During the Second World War, he served as a Captain in “Phantom” GHQ Liaison Regiment.

===Marriages and grandchildren===
He was married twice:
- Gwynne Whitby (1925–1940) (two children)
  - Lou Williams
  - Prue Williams
- Margaret Vyner (1940–1969) (three children):
  - Hugo Williams (born 1942), poet
  - Simon Williams (born 1946), actor who married Belinda Carroll and Lucy Fleming
  - Polly Williams (1950-2004), actress who married Nigel Havers
and his grandchildren included:
- Kate Dunn, actress
- Amy Williams, actress
- Tam Williams, actor

==Filmography==

- Charley's Aunt (1930) as Charlie Wykeham
- A Night in Montmartre (1931) as Philip Borell
- A Gentleman of Paris (1931) as Gaston Gerrard
- Down Our Street (1932) as Charlie Stubbs
- Insult (1932) as Captain Ramon Nadir
- In a Monastery Garden (1932) as Paul Ferrier
- White Face (1932) as Michael Seeley
- Rome Express (1932) as Tony
- After Dark (1932) as Richard Morton
- This Acting Business (1933) as Hugh
- The Jewel (1933) as Frank Hallam
- Bitter Sweet (1933) as Vincent
- Sorrell and Son (1934) as Kit Sorrell as an Adult
- Elinor Norton (1934) as Tony Norton
- All Men Are Enemies (1934) as Tony Clarendon
- Outcast Lady (1934) as Gerald March
- Lieutenant Daring R.N. (1935) as Lt.
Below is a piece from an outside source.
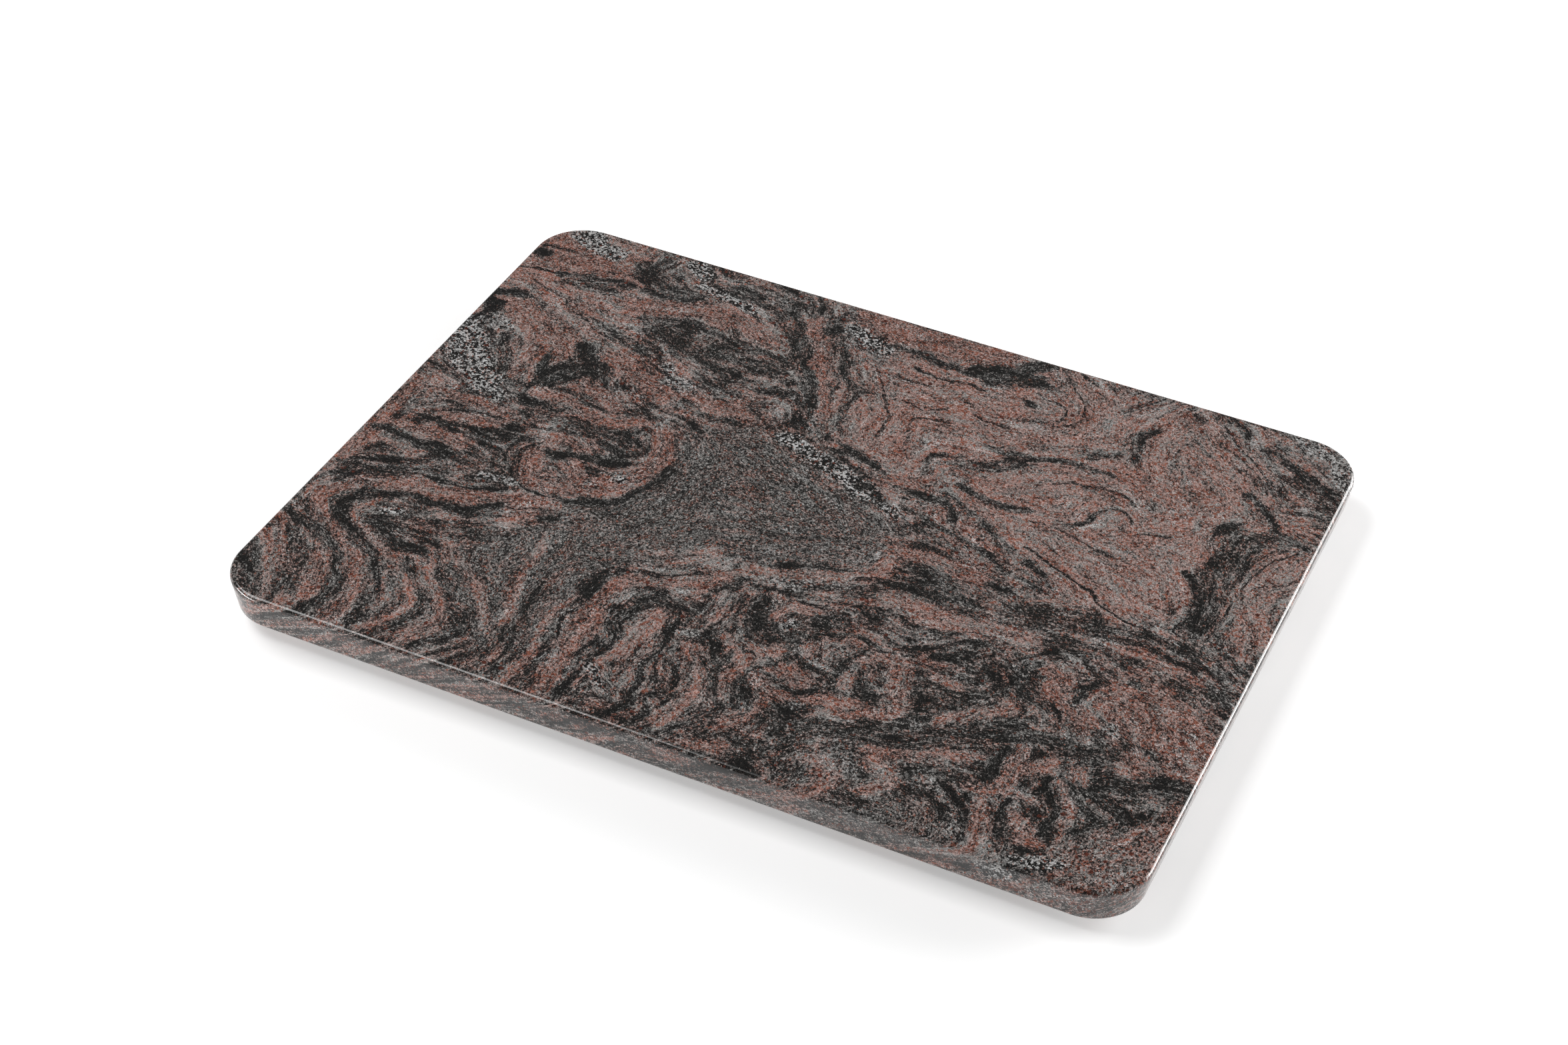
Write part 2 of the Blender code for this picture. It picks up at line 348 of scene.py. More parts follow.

Bob Daring
- David Copperfield (1935) as Steerforth
- Let's Live Tonight (1935) as Brian Kerry
- The Happy Family (1936) as Victor Hutt
- The Last Journey (1936) as Gerald Winter
- The Amateur Gentleman (1936) as Ronald
- Her Last Affaire (1936) as Alan Heriot
- The Man Behind the Mask (1936) as Nick Barclay
- The Windmill (1937) as Peter Ellington
- Side Street Angel (1937) as Peter
- Perfect Crime (1937) as Charles Brown
- Gypsy (1937) as Brazil
- Brief Ecstasy (1937) as Jim Wyndham
- Premiere (1938) as Rene Nissen
- The Dark Stairway (1938) as Dr. Thurlow
- Bank Holiday (1938) as Geoffrey
- His Lordship Goes to Press (1939) as Lord Bill Wilmer
- Wuthering Heights (1939) as Hindley Earnshaw
- Dead Men Tell No Tales (1939) as Detective Inspector Martin
- Inspector Hornleigh (1939) as Bill Gordon, Ann's Brother
- The Dark Eyes of London (1939) as Det. Insp. Larry Holt
- Ships with Wings (1942) as Wagner, Papa's Pilot
- The Day Will Dawn (1942) as Colin Metcalfe
- One of Our Aircraft Is Missing (1942) as Frank Shelley, Observer/Navigator in B for Bertie
- Secret Mission (1942) as Major Peter Garnett
- Talk About Jacqueline (1942) as Dr. Michael Thomas
- A Girl in a Million (1946) as Tony
- Take My Life (1947) as Nicholas Talbot
- An Ideal Husband (1947) as Sir Robert Chiltern
- Elizabeth of Ladymead (1948) as John Beresford in 1946
- The Blind Goddess (1948) as Lord Brasted
- The Romantic Age (1949) as Arnold Dickson
- Paper Orchid (1949) as Frank McSweeney
- Gift Horse (1952) as Captain David G. Wilson, Division Commander
- The Holly and the Ivy (1952) as Richard Wyndham
- Twice Upon a Time (1953) as James Turner
- The Fake (1953) as Sir Richard Aldingham
- Star of My Night (1954) as Arnold Whitman
- The Intruder (1953) as Tim Ross
- Khartoum (1966) as Lord Hartington
- Doctor Faustus (1967) as Scholar

==Writing credits==
- The Grass Is Greener (play) (1952, book)
- Plaintiff in a Pretty Hat (1957, play, with Margaret Williams)
- The Grass Is Greener (1960, screenplay)
- The Irregular Verb to Love (1961, play, with Margaret Williams)
- Charlie Girl (book, with Margaret Williams)

==Selected stage roles==
- Journey's End (1930)
- Grand Hotel (1931)
- While Parents Sleep (1932)
- Flowers of the Forest (1935)

==Notable television appearances==
- Masterpiece Playhouse in episode: Richard III (episode No. 1.2) (1950)
- The Count of Monte Cristo playing Millet in episode: "Flight to Calais"
- Colonel March of Scotland Yard playing Harold Hartley in episode: "The Talking Head" (episode No. 1.11) (1956)
- Douglas Fairbanks, Jr., Presents as Shayar (sic!) in "Scheherezade" (episode No. 5.10) (1956)
- The New Adventures of Charlie Chan playing Inspector Marlowe in episode: "Dateline Execution" (episode No. 1.18) (1957)
- The New Adventures of Charlie Chan playing Inspector Marlowe in episode: "No Future for Frederick" (episode No. 1.23) (1958)
- The New Adventures of Charlie Chan playing Inspector Marlowe in episode: "Safe Deposit" (episode No. 1.24) (1958)

==Bibliography==
- Sweet, Matthew. Shepperton Babylon: The Lost Worlds of British Cinema. Faber and Faber, 2005.